Drive to the Alps: things to remember
Before you head off on your trip to Chamonix, remember that your car will be travelling through terrain that you simply don’t get in the UK. Although the route there is pretty much all on easy motorways, once you get within the last 20 kilometres or so the roads change, and the temperatures can get very low, even in the summer (though generally the summer months are pleasant).
So no matter what time of year you’re heading off, be sure to take the following:
- Windscreen scraper
- Snow chains (these are a legal requirement in the winter)
- Torch, in case you break down at night
- Shovel, for digging out snow
- Tow rope
- Heavy gloves for helping when fitting snow chains
Have your car serviced before you leave, and take out European breakdown cover because the costs of repair and recovery can get pretty steep.

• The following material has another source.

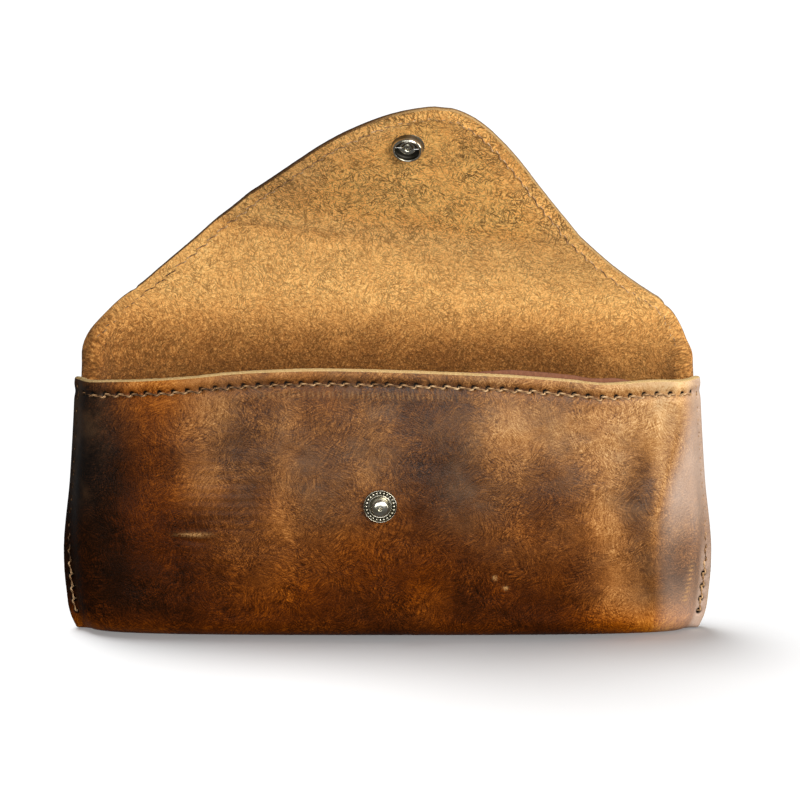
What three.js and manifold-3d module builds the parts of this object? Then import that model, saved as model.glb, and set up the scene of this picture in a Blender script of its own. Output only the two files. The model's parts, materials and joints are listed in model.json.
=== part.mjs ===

If you have never driven in France before then you need to be aware of some of the rules and regulations, which you can get from our article on driving in France, along with general advice.
Drive to Chamonix
Driving to Chamonix is actually pretty straightforward and takes you along a number of toll roads, so it shouldn’t present any special navigation issues. To get a detailed plan visit our route planner.
The basic route is as follows:
- Arrive at Calais
- Drive onto Reims
- From Reims head towards Dijon
- After Dijon follow signs for Geneva
- And finally on to Chamonix
Calais to Chamonix
From the UK you can cross to Calais either by ferry, with dozens of crossings every day, or by Eurotunnel - it’s simply a matter of preference. You’ll get across faster by Eurotunnel but often the ferry is cheaper, and a more relaxing way to make the journey.
The drive from Calais to Chamonix isn’t difficult, but it’s long, so it’s probably a good idea to break it up over a couple of days. When you arrive at Calais, get onto the A26 toll road – you can pay by cash or card at the toll.
Once you’re on the motorway simply follow signs for Reims and Dijon - you’ll join various other A-roads along the way.
At Dijon take the A39 and follow it to Bourg-en-Bresse where you’ll need to join the A40 and follow signs for Geneva. Then once you’re at Geneva, follow the signs on to Chamonix.
Mont Blanc Tunnel
During your holiday in Chamonix you may want to skip across into Italy for a day trip, which is easy thanks to the Mont Blanc Tunnel. The tunnel is just under 12km long and goes through the Alps into Courmayeur in Italy.
Currently, a return ticket through the tunnel for a standard car will set you back 54 Euros and 30 cents.
Be aware that the Mont Blanc Tunnel has customs posts at both ends because it crosses an international border. There is also a strict speed limit in effect:
- Minimum speed 50 km/h
- Maximum speed 70 km/h
All vehicles are expected to stay 150 metres apart at all times, and a huge network of CCTV cameras monitor the tunnel constantly. To ensure drivers don’t clump up there is a time delay in effect between each car leaving the toll booths and signs to remind you to keep a safe distance. If you don’t you can expect a hefty fine when you get to the other end, and some drivers have even had their licence confiscated. The fines are as follows:
- Driving too close to another car – 135 Euros
- Breaking the speed limit – 90 to 750 Euros depending on the severity of the violation, and if you receive the maximum penalty your licence will be taken away from you
Once you pass through the Mont Blanc Tunnel you are just 5km from Courmayeur, which has great skiing and shares access to some runs with Chamonix. If you fancy going further afield in Italy, then Turin is just 151 kilometres m away, so definitely within striking distance.
Getting to Chamonix is a simple drive, and a great choice for those who want a skiing holiday, or just fancy getting a little off the beaten path without going too wild.